I’m young enough to recall the early days of Search Engine Optimization (SEO). Sometime around the early aughts, Google Search decided it would help Internet users find the most relevant content on the Web by targeting certain keywords in the content. I was fresh out of college and grinding away in one of those pennies-per-word content mills that seemed ubiquitous at the time. Client orders flowed in for website copy that “incorporates this keyword a minimum of 10 times” in about 300 words. The Google algorithm wasn’t yet sophisticated enough to detect keyword stuffing, so people went at it.
The websites of ambulance-chasing lawyers were among the worst offenders.
Today, the Google algorithm is much more selective, weeding out the keyword stuffers and focusing more on quality. The old habit of trying to game the system, however, remains alive — this time, in the form of blog posts.
Let’s talk about blogs.
Blogs have become an easy way to expand websites with fresh content, and they can be keyword optimized like any other page. SEO services like Yoast recommend a dozen ways to optimize blogs for search: everything from shortening sentences to including subheadings.
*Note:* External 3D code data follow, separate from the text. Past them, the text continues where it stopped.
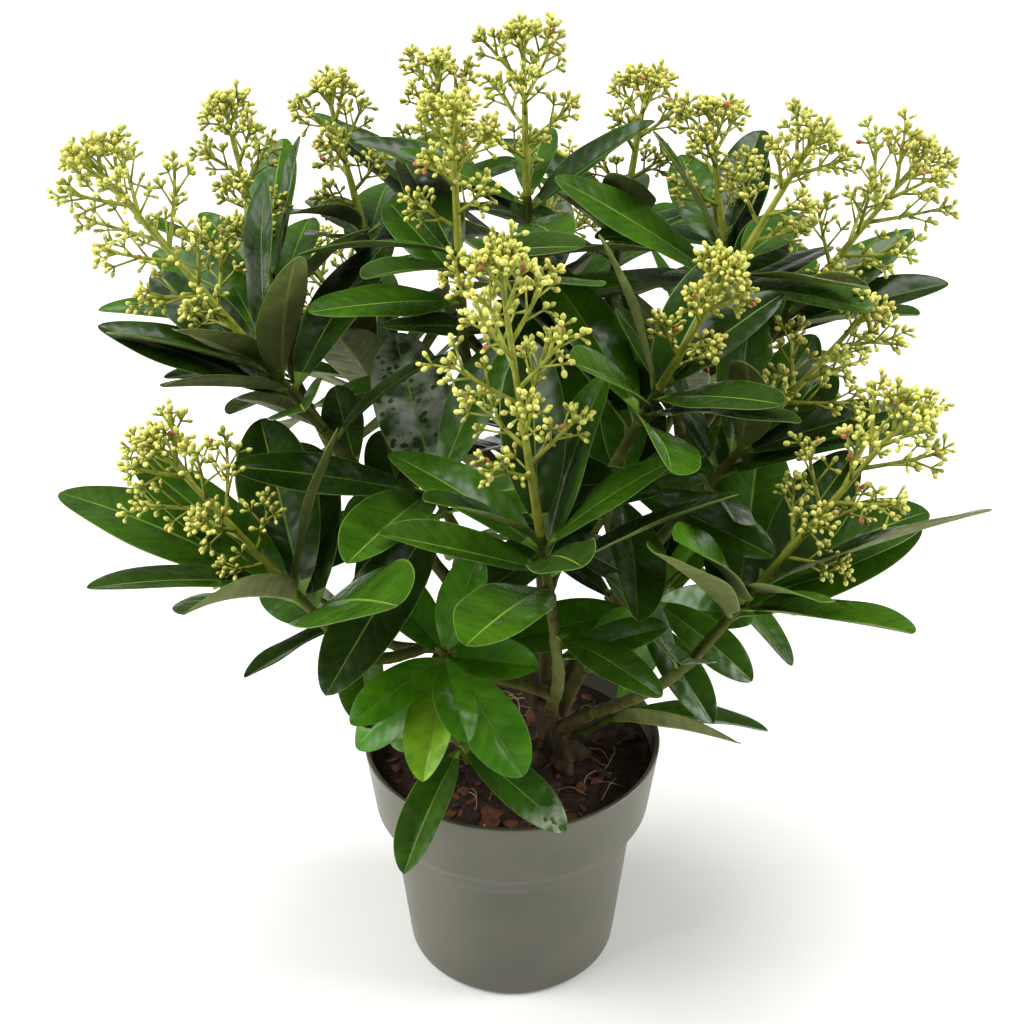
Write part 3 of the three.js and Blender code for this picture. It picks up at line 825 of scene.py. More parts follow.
# How near a leaf's tip and a spray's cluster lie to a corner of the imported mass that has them.
TIP_MATCH, CLUSTER_MATCH = 0.05, 6


@dataclass(frozen=True)
class Shoot:
    """One shoot, in millimetres and degrees: the limb it forks from and how far along, where its
    whorl sits and its head or end bud reaches, the turn of its first leaf, and its flower radius."""

    parent: str
    at: float
    head: tuple[float, float, float]
    tip: tuple[float, float, float]
    turn: float
    flower: float = 0
    leaves: int = 10
    leaf: float = 80
    spread: tuple[float, float] = (34, 84)
    young: bool = False


def leafy(parent: str, at: float, head: tuple, tip: tuple, turn: float, **other: object) -> Shoot:
    """Returns a shoot with no flower head, with fewer, shorter and wider-set leaves unless told."""
    return Shoot(parent, at, head, tip, turn, **{"leaves": 8, "leaf": 73, "spread": (58, 98), **other})


SHOOTS = {
    "front": Shoot("trunk", 0.8, (10, -80, 261), (-5, -76, 368), 92, 27),
    "right": Shoot("trunk", 0.6, (89, -20, 265), (135, -16, 324), 80, 24),
    "left": Shoot("trunk", 0.7, (-95, -5, 294), (-157, 0, 377), 140, 27),
    "top": Shoot("trunk", 1, (6, 42, 342), (4, 50, 409), 80, 24, leaves=12),
    "rear_right": Shoot("trunk", 0.9, (86, 55, 320), (78, 64, 376), 60, 22),
    "back": Shoot("trunk", 0.62, (14, 112, 272), (18, 138, 332), 80, 24),
    "right_low": Shoot("trunk", 0.5, (92, -64, 230), (143, -66, 308), 336, 26, leaf=102),
    "right_inner": Shoot("right", 0.6, (54, -37, 298), (78, -44, 351), 30, 16),
    "right_high": Shoot("rear_right", 0.3, (112, 32, 298), (162, 38, 366), 260, 26),
    "right_upper": Shoot("rear_right", 0.56, (87, 14, 327), (115, 18, 380), 20, 24),
    "rear_inner": Shoot("rear_right", 0.66, (47, 78, 323), (56, 88, 381), 170, 23),
    "left_low": Shoot("left", 0.3, (-83, -65, 230), (-131, -62, 293), 220, 24, leaves=8, leaf=106),
    "left_rear": Shoot("left", 0.64, (-98, 44, 305), (-113, 54, 381), 80, 19),
    "left_side": Shoot("left_rear", 0.4, (-98, 76, 256), (-126, 96, 312), 160, 20, leaf=64),
    "upper": Shoot("top", 0.6, (-20, 4, 335), (-22, 8, 393), 180, 24),
    "rear": Shoot("top", 0.7, (-30, 84, 327), (-31, 94, 386), 45, 22),
    "rear_left": Shoot("top", 0.42, (-62, 72, 319), (-76, 82, 379), 210, 20),
    "back_left": Shoot("back", 0.5, (-66, 110, 236), (-96, 136, 290), 160, 24),
    "back_right": Shoot("back", 0.36, (84, 104, 240), (114, 130, 296), 10, 24),
    "front_low": leafy("front", 0.4, (-26, -66, 200), (-28, -80, 213), 285, leaves=9, leaf=50, young=True),
    "skirt": leafy(
        "trunk", 0.4, (-23, -42, 141), (-26, -48, 152), 180, leaves=4, leaf=60, spread=(118, 82)
    ),
    "skirt_right": leafy("trunk", 0.4, (46, -6, 127), (55, -7, 134), 0, leaves=3, leaf=76, spread=(46, 30)),
    "right_leafy": leafy("right", 0.3, (58, -30, 204), (66, -38, 220), 60, leaf=62),
    "left_leafy": leafy(
        "left", 0.24, (-66, -26, 190), (-78, -34, 206), 218, leaves=5, leaf=58, spread=(58, 84)
    ),
    "side_low": leafy("rear_right", 0.16, (90, 40, 184), (106, 46, 200), 0),
    "back_low": leafy("back", 0.2, (4, 84, 178), (4, 102, 192), 75),
    "middle_left": leafy("left", 0.46, (-30, -34, 254), (-36, -42, 272), 258, leaf=93),
    "middle_right": leafy("rear_right", 0.4, (44, -26, 250), (52, -34, 268), 340, leaf=90),
}


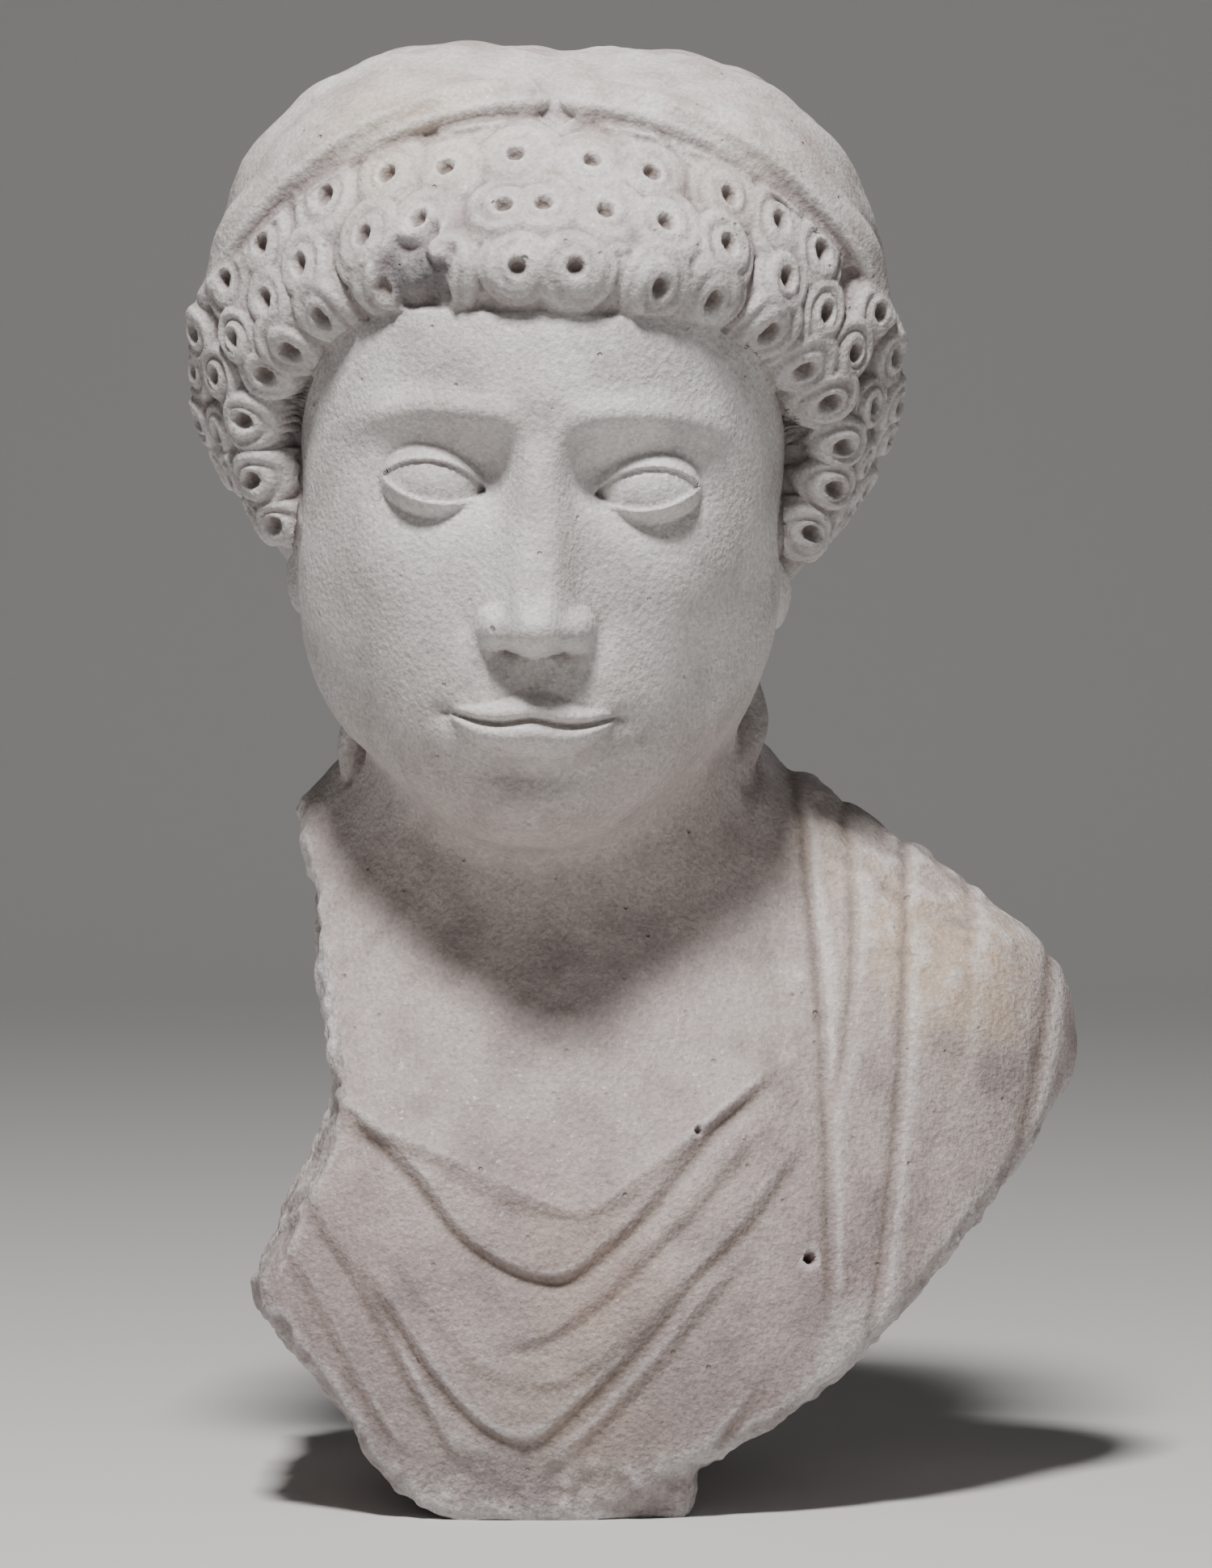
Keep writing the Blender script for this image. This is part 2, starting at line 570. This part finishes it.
cloth = dict(
    thickness=0.0010,
    collar=(0.0085, 0.0925, 0.44, 0.72),  # lowest point, slope to the left and to the right
    chest=(
        chestFold((0.0085, 0.0925), (0.44, 0.80), (0.010, 0.010), (-0.066, 0.070), 0.0008, 0.010),
        chestFold((0.0010, 0.0738), (1.15, 1.05), (0.030, 0.009), (-0.064, 0.066), 0.0018, 0.016),
        chestFold((-0.008, 0.0545), (0.20, 0.98), (0.010, 0.010), (-0.016, 0.064), 0.0010, 0.012),
        chestFold((-0.002, 0.0410), (1.30, 1.08), (0.030, 0.012), (-0.050, 0.040), 0.0005, 0.008),
        chestFold((-0.006, 0.0268), (1.45, 1.15), (0.030, 0.008), (-0.056, 0.074), 0.0014, 0.017),
        chestFold((-0.014, 0.0100), (1.75, 1.10), (0.014, 0.010), (-0.076, 0.056), 0.0010, 0.013),
        chestFold((-0.040, 0.0240), (1.80, 1.30), (0.010, 0.010), (-0.080, -0.036), 0.0007, 0.009),
        chestFold((0.020, -0.0040), (1.40, 1.42), (0.010, 0.010), (0.024, 0.062), 0.0011, 0.011),
    ),
    shoulder=(
        shoulderFold((0.0690, 0.0765, 0.0780), (0.066, 0.222), 0.0013, 0.014),
        shoulderFold((0.0830, 0.0862, 0.0800), (0.120, 0.212), 0.0009, 0.010),
        shoulderFold((0.1020, 0.0990, 0.0890), (0.052, 0.200), 0.0012, 0.018),
        shoulderFold((0.1210, 0.1180, 0.1060), (0.100, 0.186), 0.0004, 0.009),
        shoulderFold((0.1450, 0.1415, 0.1340), (0.105, 0.170), 0.0012, 0.008),
    ),
)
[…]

The problem is, this has turned modern blogging into a more convoluted form of keyword stuffing. Instead of treating blogs as a unique value-add for consumers, website owners see them as a cheap way to improve their Google search ranking. The content is largely mined from similar blogs and cleverly rephrased to avoid accusations of plagiarism.
I believe the practice is contributing to the “rotting Internet” Jonathan Zittrain recently wrote about in The Atlantic.
What’s a blog for, anyway?
Blogs were never designed nor intended to be SEO tools; they are, first and foremost, an informational value-add for consumers. Blogging began because writers and subject-matter experts discovered they had unique and interesting ideas to share with the world. The decision to blog grows from the realization that the rest of the website cannot fully express the value of the owner’s knowledge, product, or service.
As I told a client recently, when you think about your business and your audience, the blog theme and content direction should be immediately apparent. You should come away humming with ideas. If they’re not and you’re not, you probably don’t need a blog. And starting one solely to boost a site’s search rankings is sure to backfire.
Prepare to plummet.
Blogs without a clear value-add come with a revolving door of copywriters. Said writers will struggle to come up with in-depth topics to cover and quickly exhaust the content possibilities. From there, the quality of both copywriter and content deteriorate rapidly. After all, blogging is ultimately a demonstration of expertise. If there’s no expertise to demonstrate, there’s no content.
And when Google further refines its algorithm to weed out the blog stuffers — which it inevitably will — all those poorly written posts will drag a website straight down into the Google sandbox. Website owners, especially in the ecommerce sector, are much better off focusing on customer needs and improving the site content they already have.
No shortcuts.
For blogging to have a successful place in a marketing strategy, website owners have to get clear on what blogging is and how it serves their audience. “Serves their audience” is the key phrase here. Advertising, social media, and email marketing grow the business; blogging grows the customer. Using blogs to boost search rankings is a short-sighted strategy with diminishing returns. Invest wisely.